South Africa’s property development sector is entering 2026 on firmer ground than it has in several years. However, meaningful growth will depend on decisive government action. According to BPAS Architects director Landseer Collen, this includes a commitment to fixing infrastructure to enable long-term urban development.
After five years marked by economic shocks, rising interest rates, load shedding and grey-listing, the sector is emerging from survival mode. While sentiment has improved and capital is cautiously returning, investors are now far more selective and sensitive to risk.
“Capital is no longer chasing scale at any cost,” says Collen. “Investors want assets that are financially, operationally and institutionally resilient. The sector is more mature, but it is also facing new pressures.”
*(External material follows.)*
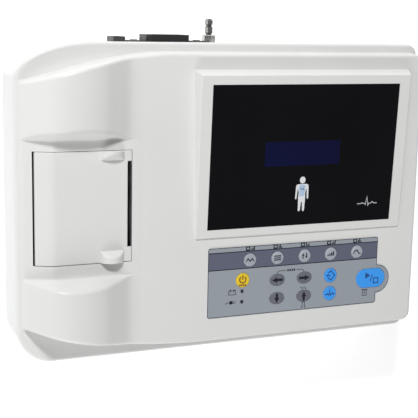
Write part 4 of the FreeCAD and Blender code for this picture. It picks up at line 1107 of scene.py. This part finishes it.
def lug(name, edge, foot, m):
    """Round-topped finger lug: open and hollow at the door's edge, sloping down at its foot."""
    inward = 1.0 if foot > edge else -1.0
    depth = abs(foot - edge) - LUG_DRAFT * LUG_H

    def arc(x, half, height):
        radius = (half * half + height * height) / (2 * height)
        return math.sqrt(max(radius * radius - (x - LUG_X) ** 2, 0.0)) - radius + height

    def top(x, y):
        slope = (foot - y) * inward / LUG_DRAFT
        rise = soft_min(arc(x, LUG_HALF, LUG_H), slope, 1.6)
        return PANEL_Z - LUG_SINK + max(rise, 0.0) - edge_drop(abs(y - edge), LUG_EASE)

    def bottom(x, y):
        hollow = abs(x - LUG_X) < LUG_HALF - LUG_SKIN and abs(y - edge) < depth
        inside = arc(x, LUG_HALF - LUG_SKIN, LUG_H - LUG_SKIN) if hollow else 0.0
        return PANEL_Z - 2 * LUG_SINK + max(inside, 0.0)

    xs = [LUG_X - LUG_HALF * math.cos(math.pi * i / 40) for i in range(41)]
    steps = [0.0, 0.06, 0.2, LUG_EASE] + even(0.7, depth, 6) + [depth, depth + 0.02]
    steps += even(depth + 0.4, abs(foot - edge), 16) + [abs(foot - edge)]
    ys = sorted(edge + inward * step for step in steps)
    piece = grid_shell(name, xs, ys, top, bottom, lambda x, y: True, m["casing_white"])
    mount(piece, "door", "casing_white")


# ---------- camera, light, floor ----------

def camera():
    data = bpy.data.cameras.new("view")
    data.lens = CAMERA_LENS
    data.sensor_width = SENSOR_WIDTH
    data.clip_start = 0.05
    obj = bpy.data.objects.new("view", data)
    obj.location = CAMERA_PLACE
    obj.rotation_euler = [math.radians(turn) for turn in CAMERA_TURN]
    bpy.context.scene.collection.objects.link(obj)
    bpy.context.scene.camera = obj


def area_light(name, place, size, watts):
    data = bpy.data.lights.new(name, "AREA")
    data.shape = "RECTANGLE"
    data.size, data.size_y = size
    data.energy = watts
    obj = bpy.data.objects.new(name, data)
    obj.location = place
    aim = Vector(LIGHT_AIM) - Vector(place)
    obj.rotation_euler = aim.to_track_quat("-Z", "Y").to_euler()
    bpy.context.scene.collection.objects.link(obj)


def studio(m):
    """White surroundings, three soft lights and the floor."""
    world = bpy.data.worlds.new("studio")
    world.use_nodes = True
    background = world.node_tree.nodes["Background"]
    background.inputs["Color"].default_value = (1.0, 1.0, 1.0, 1.0)
    background.inputs["Strength"].default_value = WORLD_LIGHT
    bpy.context.scene.world = world
    for light in LIGHTS:
        area_light(*light)
    corners = oblong(-FLOOR_HALF, FLOOR_HALF, -FLOOR_HALF, FLOOR_HALF)
    floor = mesh_object("floor", [(x, y, 0.0) for x, y in corners], [(0, 1, 2, 3)], m["floor"])
    bpy.context.scene.view_settings.view_transform = "Standard"


def dress_nodes(m):
    """Give every CAD node that stays its procedural material."""
    for part in frame["record"]["subparts"]:
        node = frame["nodes"][part["node"]]
        node.data.materials.clear()
        node.data.materials.append(m[part["material_slot"]])


materials = make_materials()
dress_nodes(materials)
casing_top(materials)
paper_door(materials)
keypad_print(materials)
key_marks(materials)
window_print(materials)
camera()
studio(materials)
The country’s property development landscape has fundamentally changed over the past decade. Expansion and sprawl have given way to efficiency, adaptability and specialisation. Logistics facilities, data infrastructure, mixed-use precincts and green-certified buildings are increasingly the norm rather than the exception. However, this maturation is unfolding against a backdrop of deteriorating municipal infrastructure, which places a significant constraint on development.
Water reliability, waste management and road maintenance are no longer peripheral concerns. They directly affect asset values, operational costs and long-term feasibility. In many cases, developers are forced to provide services traditionally delivered by municipalities, increasing the cost of development.
“Poor service delivery acts as a hidden tax on development,” Collen notes. “It reduces feasibility, slows delivery and ultimately discourages investment in the areas that need it most.”
The right conditions create the right opportunities
Despite the country’s significant service delivery and infrastructure challenges, there are glimmers of hope. The strong performance of South African REITs in 2025 has helped restore investor confidence. High-spec logistics, data centres and specialised mixed-use developments are showing renewed momentum.
There is also growing opportunity in the refurbishment and repositioning of existing buildings. Retrofitting assets to be energy-independent, water-secure and technologically enabled is becoming a major driver of long-term value.
While the Western Cape continues to attract strong interest, Collen notes increasing opportunities in secondary cities where higher yields can justify additional risk, provided governance and infrastructure fundamentals are in place.
Government action matters
For the property development sector to move from recovery to growth, Collen argues that South Africa must shift from reactive infrastructure maintenance to proactive spatial planning. This requires a fundamental change in how government engages with the private sector.
“Property developers are partners in building functional cities, not simply sources of revenue,” says Collen. “Streamlining planning approvals, land-use rights and regulatory processes would unlock significant private-sector investment almost immediately.”
The economic benefits extend well beyond property. A healthy development sector creates jobs across the construction value chain and delivers the infrastructure that enables small businesses, service industries and global firms to operate effectively. Well-designed cities lower the cost of doing business and improve national competitiveness.
Local government elections: a pivotal moment
Collen expects a mixed impact on the sector in this local government election year. While election cycles often slow decision-making, they also create opportunities for reform and renewed accountability.
Capital is increasingly flowing toward municipalities with strong governance, transparent processes and administrative capacity, while poorly governed areas continue to experience disinvestment. Voters are noticing these trends.
“Governance risk is now being priced directly into investment decisions,” he says. “Municipal performance has become as important as location.”
How to move forward
Collen emphasises that property development is inherently collaborative. For the sector to reach its potential, there is a role for government to provide policy certainty, reliable infrastructure and protection of shared public assets such as roads, bulk services and transport networks.
However, government is not the only stakeholder. Financiers need to expand innovative green and sustainability-linked funding models that recognise long-term asset resilience. The real estate sector should provide deeper, data-driven insight into how people live, work and move through cities. Clients, meanwhile, must adopt a long-term mindset, recognising architecture as a generational investment rather than a short-term cost.
When these stakeholders align, the sector becomes significantly more resilient and investable.
Not quite there yet
Systemic inefficiencies continue to constrain the country’s property development sector, despite world-class talent, sophisticated financiers and strong underlying demand. Collen believes the next phase of growth depends on rethinking how developments are conceived and delivered.
This includes deeper use of technology such as Building Information Modelling (BIM) and AI to reduce costs and speed up delivery, stronger public-private collaboration, and a shift away from isolated buildings toward integrated urban systems.
“Buildings cannot be treated as stand-alone objects,” Collen concludes. “They must be connected, resilient and responsive to how cities actually function. If we get that right — and if government creates the right enabling environment — property development can be a powerful engine for economic growth.”